The Spousal Inherited IRA

If you’ve inherited an IRA from your spouse, you have several choices in how to deal with it.  But the thing about it is, you’re not required to do anything immediately.  You can leave this account alone and do nothing with it at all for the present.  (see Note below for complications)

Of course, if you do nothing with the account, you can choose to begin taking Required Minimum Distributions (RMDs) immediately – but this doesn’t have to occur either.  If you simply leave the account as it is and do not take any RMDs from the account, it will automatically be considered your own IRA by default, and you can treat it as such, making contributions, etc., and taking distributions when allowed.  But there’s nothing that requires you to do anything.

On the other hand, you could treat the IRA as inherited – and begin taking distributions from it without penalty. This might be advantageous to you if you are under age 59 1/2 and you need access to the money right away.

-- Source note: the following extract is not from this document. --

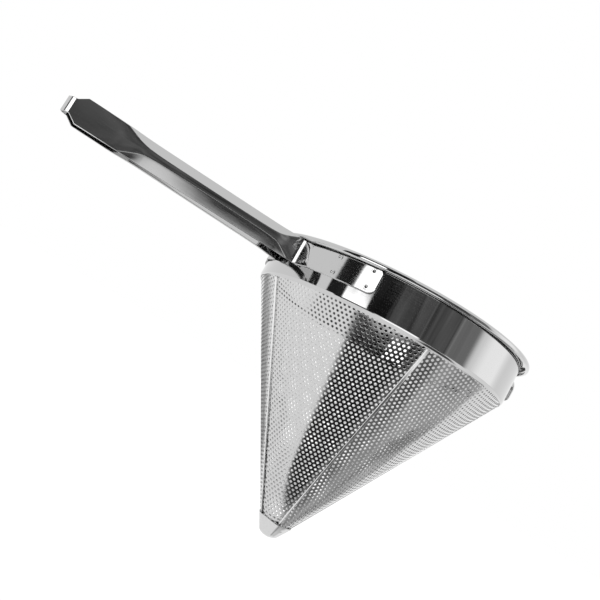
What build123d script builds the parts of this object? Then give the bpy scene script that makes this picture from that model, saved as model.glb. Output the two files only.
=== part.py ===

Note:  A complication comes about when the IRA is bequeathed to any other person or entity in addition to the spouse of the original account owner.  This would apply if the spouse and children are splitting the account, or if part of the account is to be transferred to a charity or a trust, for example.  In a case like this, you would need to split the account to the other heirs first, leaving your spousal portion as a remainder in order to treat the account as described above.  This has to be completed by the end of the calendar year following the year of the original account owner’s death.